Desertification in Yemen & France! [Archives:1998/17/Business & Economy]
Francois Gillet, a French architect, has been awarded a grant by the French Ministry of Foreign Affairs and the Ministry of Construction to conduct a study on the cities of the desert all over the world.
Gillet visited Yemen recently to pursue his study. He talked to Dr. Salah Haddash, Yemen Times Managing Editor who filed the following interview.
Q: How did the idea for your study come about?
A: Basically, I just initiated the study myself and approached the French government to assist me. The main aim is to study the major different cases of cities established in the desert in different parts of the world.
The first step of this project led me to Sanaa and the cities of Hadhramaut in Yemen, to Abu Dhabi in the UAE, and then to Las Vegas, USA. The subject is to try to find cities established in these geographic deserts, find out how they survived through the ages, figure out the differences between them all, and to see what are the main characteristics of the cities of the desert.
My ultimate goal is to know how we can live in the desert. So, I picked up those three cities as a starting point for different reasons:
– Abu Dhabi is a vibrant city relying on their oil income;
– Sanaa and the cities of Hadhramaut has traditionally been cities of the desert for ages and they are still expanding cities. Sanaa is the oldest of the three cities and it is interesting to observe the relationship of its latest periphery with the structure of the old city.
– Las Vegas is a totally different city. It is the kind of solution for the next city of the desert, based on information, media and exhibitions, etc.
Q: Will your study cover these three regions only?
A: In the second part of my study, I picked three small cities in France, which are the following: Savernes east of France near Strasbourg, Parthenay west of France near Poitiers and Lapalisse located in the centre of France in Auverge. These cities are actually struggling because of the slow desertification of rural and agricultural regions.
I’m trying to work out the points of resemblance between the real cities of the desert and the French desert cities. So I’m traveling around the world and getting connected through the Internet with those 3 French cities. Everyday, I send them an e-mail with a photograph to tell them what I’m going to didisscover so they can follow me on my trip through the desert. I spent three weeks in February in Abu Dhabi. Now, I’ll be in Yemen for 2 weeks. Then I’ll be going to Las Vegas.
I’m trying to find new ideas and solutions and then try to work with those French cities to see if we can adapt foreign experiences.
Q: What are you expecting to find in this part of the world, and how does it compare to what you have in France?
A: As far as my project is concerned, Abu Dubai is not a very interesting city. It is a city newly constructed by English or American people. What I found really worthy in Abu Dubai is that how in 25 years time the population was able to settle down; making the city become an important political and economic pole because of its wise use of its natural resources.
The new towns around Paris have more than 150,000 inhabitants each. So comparing the two cases, even though the Emirates are really wealthy people, that is not the only thing. They have the will to construct and to be a part of the world. Even though they live in the desert, they achieve full utilization of the city.
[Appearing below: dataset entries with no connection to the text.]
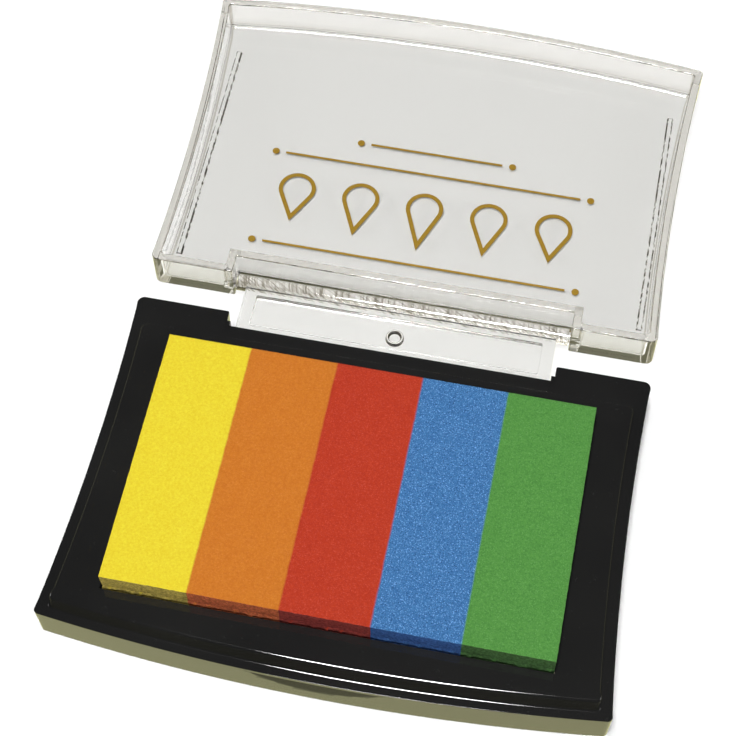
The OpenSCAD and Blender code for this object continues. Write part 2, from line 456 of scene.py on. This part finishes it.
def lid_painted_shade(g):
    """Where painted shade darkens the lid's clear plastic, standing in for the dark reflections, bent light
    and shadow that it would show: its edges, the flanks of the ribs, the foot of the walls, the far wall,
    which gets a faint painted shadow, and the narrow slot behind the hinge barrel, painted as deep shade that
    is darkest at the left."""
    x, y, z = g.axes()
    foot = g.times(g.band(z, LID_PLATE + 0.13, 0.06, 0.05), 0.6)
    # Painted deep shade in the narrow slot behind the hinge barrel
    slot = g.times(g.band(y, LID_LOW.y + RECESS_DEPTH, 0.12, 0.06), g.band(z, 1.42, 1.37, 0.1),
                   g.band(x, 0.0, RECESS_HALF - 0.5, 0.3), g.remap(x, -5.0, 20.0, 1.0, 0.6))
    upright = g.remap(g.flatness()[2], 0.1, 0.4, 1.0, 0.0)
    # Painted shadow, faint, on the upright faces of the far wall
    far = g.times(g.remap(y, LID_HIGH.y - 5.5, LID_HIGH.y - 4.5, 0.0, 0.2), upright)
    return g.most(rib_flanks(g, x, y, z), slot, foot, far, painted_dark_edges(g, LID_H))


def link_painted_shade(g):
    """Where painted shade darkens the link's clear plastic, standing in for the dark reflections and bent
    light that it would show: its edges, its gate ring and small painted streaks of bent light that slant
    across its barrel."""
    x, y, z = g.axes()
    off = g.math("SUBTRACT", y, GATE_Y)
    away = g.math("SQRT", g.math("ADD", g.times(x, x), g.times(off, off)))
    # The gate ring is drawn as painted dark rings
    ring = g.most(g.band(away, GATE_OUTER, 0.06, 0.06), g.band(away, GATE_INNER, 0.1, 0.08))
    ring = g.times(ring, g.band(z, LINK_TOP, 1.1, 0.1))
    # Painted streaks of bent light slanting across the barrel, in place of its refractions
    slant = g.node("ShaderNodeCombineXYZ")
    g.link(g.math("ADD", x, g.times(y, 1.6)), slant.inputs["X"])
    g.link(g.times(z, 0.6), slant.inputs["Z"])
    streaks = g.remap(g.noise(2.2, 3, 0.7, slant.outputs["Vector"]), 0.45, 0.6, 0.0, 0.85)
    painted_barrel_streaks = g.times(streaks, g.band(y, PIVOT_B.y - 0.2, 1.2, 0.1))
    return g.most(ring, painted_barrel_streaks, g.times(painted_dark_edges(g, LINK_TOP), 0.5))


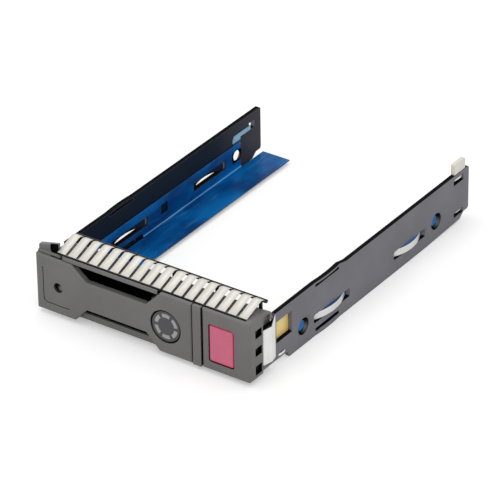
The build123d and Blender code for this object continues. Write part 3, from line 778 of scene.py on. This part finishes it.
@dataclass(frozen=True)
class Screw:
    """Machine screw with a cross recess in its head and a thread on its shank."""

    head_radius: float
    head_height: float
    shank_radius: float
    length: float
    flat: bool
    rim: float = 0.15 * MM
    dome: tuple[tuple[float, float], ...] = ((0.72, 1.0), (0.93, 0.8), (1.0, 0.4), (1.0, 0.0))
    pitch: float = 0.45 * MM
    root: float = 0.86
    tip: float = 0.7
    arm: float = 0.52
    waist: float = 0.13
    recess: float = 0.45
    taper: float = 0.8
    segments: int = 32

    def profile(self) -> list[tuple[float, float]]:
        """Half outline from the head's rim to the tip, as radius and height."""
        if self.flat:
            rim = [(self.head_radius, 0.0), (self.head_radius, -self.rim)]
            rows = [*rim, (self.shank_radius, -self.head_height)]
        else:
            rows = [(self.head_radius * across, self.head_height * up) for across, up in self.dome]
            rows.append((self.shank_radius, 0.0))
        height = rows[-1][1]
        while height - self.pitch > -self.length:
            rows.append((self.shank_radius * self.root, height - self.pitch / 2))
            rows.append((self.shank_radius, height - self.pitch))
            height -= self.pitch
        rows.append((self.shank_radius * self.tip, -self.length))
        return rows

    def build(self, shape: bmesh.types.BMesh, place: Matrix) -> None:
        """Add the screw to a mesh.

        Args:
            shape: Mesh that takes the screw.
            place: Where its head's seat is, with Z out of the head.
        """
        def ring(points: Sequence[tuple[float, float]], height: float) -> list[bmesh.types.BMVert]:
            """Vertices of one ring at a height over the seat."""
            return [shape.verts.new(place @ Vector((x, y, height))) for x, y in points]

        def border(loop: Sequence[bmesh.types.BMVert]) -> list[bmesh.types.BMEdge]:
            """Edges of one ring."""
            return [shape.edges.get((loop[i], loop[(i + 1) % len(loop)])) for i in range(len(loop))]

        top = 0.0 if self.flat else self.head_height
        arm, waist, depth = (share * self.head_radius for share in (self.arm, self.waist, self.recess))
        cross = []
        for quarter in range(4):
            turn = Matrix.Rotation(quarter * math.pi / 2, 2)
            cross += [tuple(turn @ Vector(point)) for point in ((waist, waist), (waist, arm), (-waist, arm))]
        mouth = ring(cross, top)
        foot = ring([(x * self.taper, y * self.taper) for x, y in cross], top - depth)
        lofted(shape, [mouth, foot], ends=False)
        shape.faces.new(foot)
        angles = [2 * math.pi * index / self.segments for index in range(self.segments)]
        rings = [
            ring([(radius * math.cos(angle), radius * math.sin(angle)) for angle in angles], height)
            for radius, height in self.profile()
        ]
        lofted(shape, rings, ends=False)
        shape.faces.new(rings[-1])
        bmesh.ops.bridge_loops(shape, edges=border(rings[0]) + border(mouth))


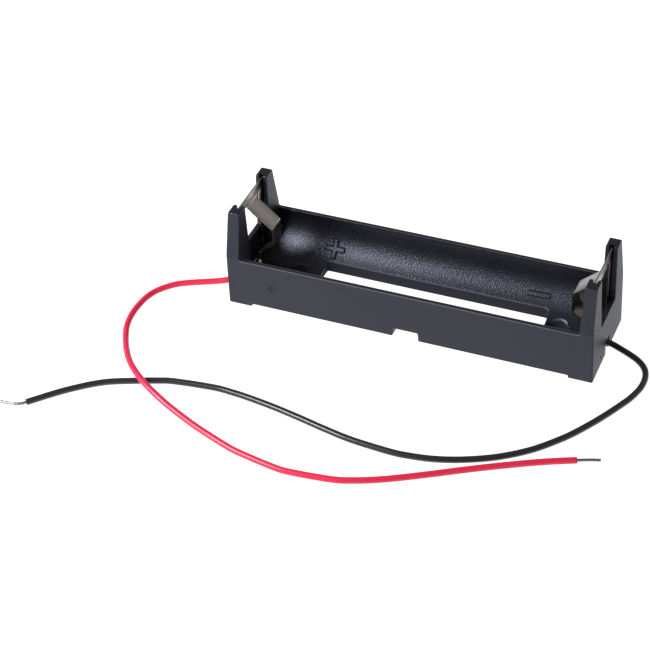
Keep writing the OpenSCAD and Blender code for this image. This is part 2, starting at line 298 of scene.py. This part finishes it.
# ---- Settings ----


def length_setting(name, description, default):
    """A length in metres that a user may change."""
    return FloatProperty(
        name=name,
        description=description,
        default=default,
        min=0.0,
        precision=5,
        subtype="DISTANCE",
        unit="LENGTH",
    )


def colour_setting(name, description, default):
    """A colour that a user may change."""
    return FloatVectorProperty(
        name=name,
        description=description,
        default=default,
        min=0.0,
        max=1.0,
        size=3,
        subtype="COLOR",
    )


class HolderSettings(PropertyGroup):
    """Sizes and colour of the moulded holder."""

    colour: colour_setting(
        "Plastic", "Colour of the moulded plastic", (0.0058, 0.0057, 0.0076)
    )
    edge: length_setting("Edge", "Rounding of the moulded edges", 0.2 * MM)
    mark_height: length_setting(
        "Mark height", "How far the polarity marks stand out", 0.15 * MM
    )


class ContactSettings(PropertyGroup):
    """Sizes and colour of the spring contacts."""

    colour: colour_setting("Nickel", "Colour of the plating", (0.34, 0.31, 0.295))
    edge: length_setting("Edge", "Rounding of the sheared edges", 0.05 * MM)


class LeadSettings(PropertyGroup):
    """Sizes and colours of the wire leads."""

    red: colour_setting("Red", "Colour of the positive lead", (0.78, 0.013, 0.062))
    black: colour_setting("Black", "Colour of the negative lead", (0.014, 0.0125, 0.0155))
    tin: colour_setting("Tin", "Colour of the tinned strands", (0.34, 0.32, 0.29))
    solder: colour_setting("Solder", "Colour of the solder", (0.86, 0.83, 0.77))
    diameter: length_setting("Insulation", "Diameter over the insulation", 1.3 * MM)
    strand: length_setting("Strand", "Diameter of one tinned strand", 0.2 * MM)
    strands: IntProperty(
        name="Strands", description="Strands round the middle one", default=6, min=3
    )


class StageSettings(PropertyGroup):
    """Floor, light and camera."""

    floor: colour_setting("Floor", "Colour of the floor", (0.22, 0.22, 0.23))
    light: colour_setting("Floor light", "Colour of the floor's own light", (0.97, 0.98, 1.0))
    glow: FloatProperty(
        name="Glow", description="Light that the floor gives off", default=1.09, min=0.0
    )
    azimuth: FloatProperty(
        name="Azimuth",
        description="Turn of the camera round the holder",
        default=math.radians(24.513),
        subtype="ANGLE",
    )
    elevation: FloatProperty(
        name="Elevation",
        description="Height of the camera over the horizon",
        default=math.radians(39.266),
        subtype="ANGLE",
    )
    roll: FloatProperty(
        name="Roll",
        description="Turn of the camera about its own line of sight",
        default=math.radians(-3.308),
        subtype="ANGLE",
    )
    distance: length_setting("Distance", "From the aim point to the camera", 0.401035)
    lens: FloatProperty(
        name="Lens", description="Focal length in millimetres", default=107.70, min=1.0
    )


# ---- Shader maths ----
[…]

The traditional cities of Yemen are supposed to give me all the information I need. I’ve been reading a lot about Yemen, but I wanted to come just to confirm these readings. The main topic of my study is to make a comparison between the traditional Yemeni and Gulf towns and the big cities of France.
In Yemen, people built cities not only to protect themselves from enemies, but also to gather around one point. In this way they live as one family in suitably built houses in order to protect themselves from the hard nature of the desert. Unlike in other counties all over the world, where rural and agricultural decline takes place, Yemeni desert cities have not been badly affected. People tend to stay in the country even though there is a lot of migration from the countryside into Sanaa.
Q: Have you found suitable solutions?
A: I’ve been put in contact through the University of Aline in France with people from the universities of Aden and Sanaa and with other French organizations to try to get all together. Even though Yemen and France are different, we have to find solutions for both our problems. We have to make something in order to stop people’s moving to cities and have them live where they are. For that, we need people from different areas to provide solutions for this problem.